The number of pro-impeachment Democrats shot up in the wake of Mueller’s brief public remarks in late May, where he announced he was leaving the Justice Department to return to private life and reiterated that “if we had had confidence that the president clearly did not commit a crime, we would have said so. “
He took no questions at that news conference, which lasted about 10 minutes.
But Democratic leadership, including House Speaker Nancy Pelosi, D-Calif., oppose impeaching Trump out of concern it would solidify the president’s base of support and turn off some Democratic voters.
The ongoing schism in the caucus reflects the nature of the Mueller report itself and the form it took as it was revealed to the public by Trump’s attorney general, William Barr.

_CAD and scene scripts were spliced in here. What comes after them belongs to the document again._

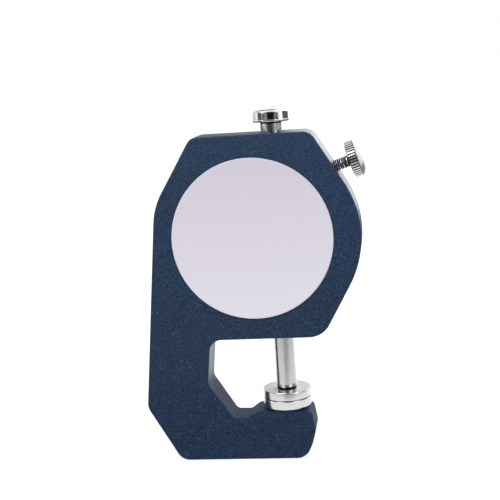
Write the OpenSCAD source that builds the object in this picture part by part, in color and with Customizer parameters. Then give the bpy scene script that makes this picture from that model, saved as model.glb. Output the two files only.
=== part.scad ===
// Pocket thickness gauge with a round dial, 0 to 10 mm.
// Millimetres. Z is up along the spindle, the dial faces -Y, the labelled back faces +Y.
// The origin lies on the foot, below the dial axis and halfway through the cast body.

/* [Cast body] */
// Thickness of the cast body, back face to front face
body_t = 10.5; // [9.5:0.1:12]
// Height of the lower jaw, foot to anvil platform
jaw_h = 13; // [11:0.1:15]
// Height of the throat, anvil platform to ceiling
throat_h = 18.5; // [17.5:0.1:21]
// Height of the round anvil seat above the jaw's cast platform
seat_h = 0.7; // [0.3:0.1:1]
// Wall of the head below the edge of the dial, down to the throat
chin_wall = 2.9; // [2.6:0.1:4]
// Wall of the head above the edge of the dial
crown_wall = 3.4; // [3:0.1:5]
// Wall of the head's round side outside the edge of the dial
side_wall = 2.96; // [2.6:0.1:4]
// Wall behind the movement
back_wall = 2; // [1.6:0.1:2.4]

/* [Label] */
// Radius of the round label on the back
label_r = 20; // [16:0.5:21]
// Thickness of the label
label_t = 0.2; // [0.1:0.05:0.3]

/* [Spindle] */
// Distance of the spindle axis from the dial axis
spindle_off = 5.9; // [5.7:0.1:6.4]
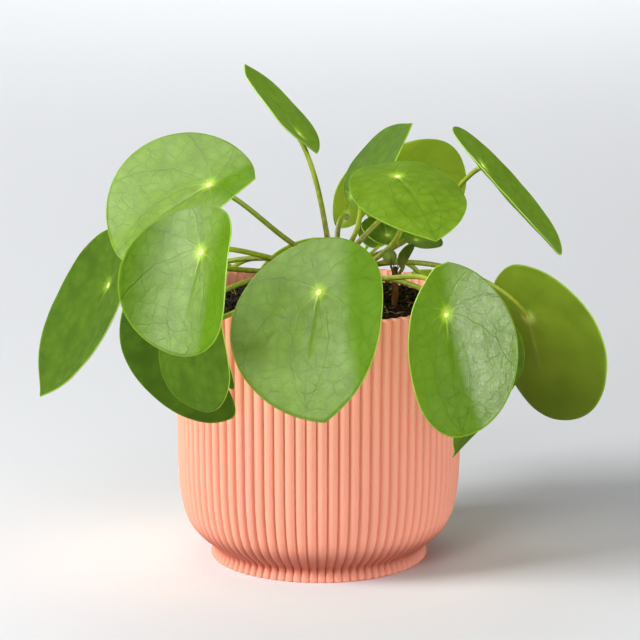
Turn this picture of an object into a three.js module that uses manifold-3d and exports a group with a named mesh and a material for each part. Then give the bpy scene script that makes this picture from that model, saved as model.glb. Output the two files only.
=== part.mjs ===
// A potted pilea: a ribbed coral pot filled with soil, and a bushy plant of round leaves on long stalks.
// Millimetres, +Z up. The origin is the middle of the pot's flat base, and the plant's front looks to -Y.
import * as THREE from "three";
import { mergeVertices } from "three/addons/utils/BufferGeometryUtils.js";
import Module from "manifold-3d";

const wasm = await Module();
wasm.setup();

// ---------------------------------------------------------------------------------------- driving dimensions
const CLEARANCE = 0.3; // the gap between two pieces that touch

// The pot: [height, radius over the rib crests], from the foot over the narrow waist to the rim.
const POT_PROFILE = [[0, 56.5], [6.5, 55], [12, 62.6], [22, 68.8], [50, 73.2], [136.6, 74.6], [138, 74]];
const POT_RIM = 138;
const RIB_COUNT = 84;
const RIB_CORNERS = [0, 0.27, 0.73]; // one groove and two shoulders, as shares of a rib's width
const GROOVE_DEPTH = 1.2;
const GROOVE_AT_FRONT = -0.8; // degrees from straight ahead to the nearest groove
const POT_WALL = 2.6; // from a rib's crest to the inside
const POT_FLOOR = 3;
// The hollow: [height, radius]. It follows the outside from the floor up.
const HOLLOW_PROFILE = [
  [POT_FLOOR, 50], [13, 59.5], [25, 66.5], [50, 73.2 - POT_WALL], [POT_RIM, 74.4 - POT_WALL],
];

// The soil fills the hollow nearly to the rim.
const SOIL_LEVEL = 131;
const SOIL_MOUND = 2.5; // how much higher it lies at the stem than at the wall
const SOIL_RELIEF = 1.2;
const SOIL_RINGS = [0.22, 0.45, 0.7, 0.9];
const SOIL_SEGMENTS = 42;

// The main stem and the young shoot beside it: [height, radius] round their own axes.
const STEM_AXIS = [10, 2];
const STEM_PROFILE = [[108, 5.2], [131, 5.8], [148, 5.2], [158, 4.6], [163, 2.6]];
const STEM_SIDES = 12;
const SHOOT_AXIS = [39, -2];
const SHOOT_PROFILE = [[116, 1.6], [134, 1.7], [147, 1.8], [152, 1]];
const SHOOT_SIDES = 8;

// The blades and their stalks.
const BLADE_THICKNESS = 0.8;
const BLADE_RINGS = [0.24, 0.64, 1]; // shares of the way from the stalk's joint to the rim
const BLADE_SIDES = 24;
const DIMPLE = 1.4; // how far the blade dips in at the stalk's joint
const STALK_RADIUS = 1.4;
const STALK_SIDES = 6;
const STALK_STEPS = 8;

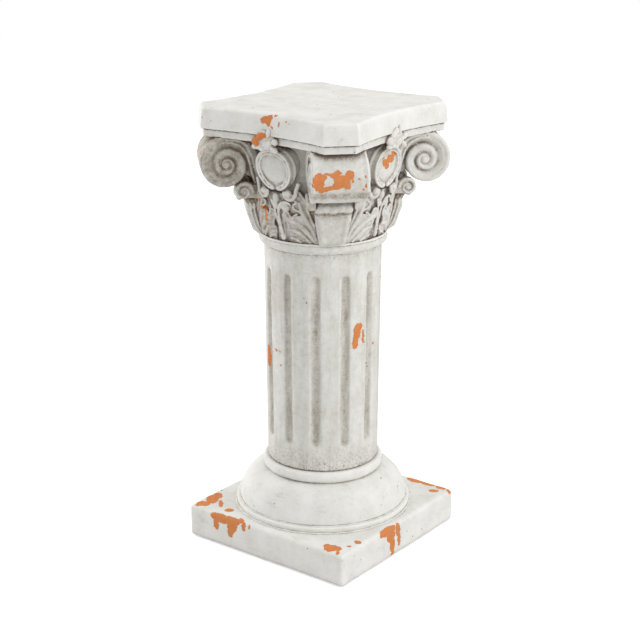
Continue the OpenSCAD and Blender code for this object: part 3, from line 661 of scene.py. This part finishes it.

Mueller submitted his report to the DOJ on March 22. Two days later, Barr and then-Deputy Attorney General Rod Rosenstein sent a letter to top lawmakers declaring that Mueller did not find sufficient evidence to establish either obstruction or Trump-Russia coordination. Barr and Rosenstein concluded that there wasn’t enough evidence in the report to show that Trump committed an obstruction-of-justice offense.
It was later revealed that Mueller sent a letter to Barr complaining that Barr’s initial four-page letter “did not fully capture the context, nature and substance of this office’s work and conclusions. ” DOJ spokeswoman Kerri Kupec said that Mueller was expressing frustration about “the lack of context and the resulting media coverage.”
Trump and his allies celebrated Barr’s letter as a vindication of his long refrain of “no collusion” and “no obstruction.”
But when the report was released with redactions in April, Democrats cried foul.
The report recounts numerous episodes of potential obstruction of justice by Trump, including alleged attempts by Trump to have Mueller fired. It also goes into detail about other suspicious activities, such as Trump’s former campaign chairman Paul Manafort allegedly sharing internal polling data with suspected Russian spy Konstantin Kilimnik.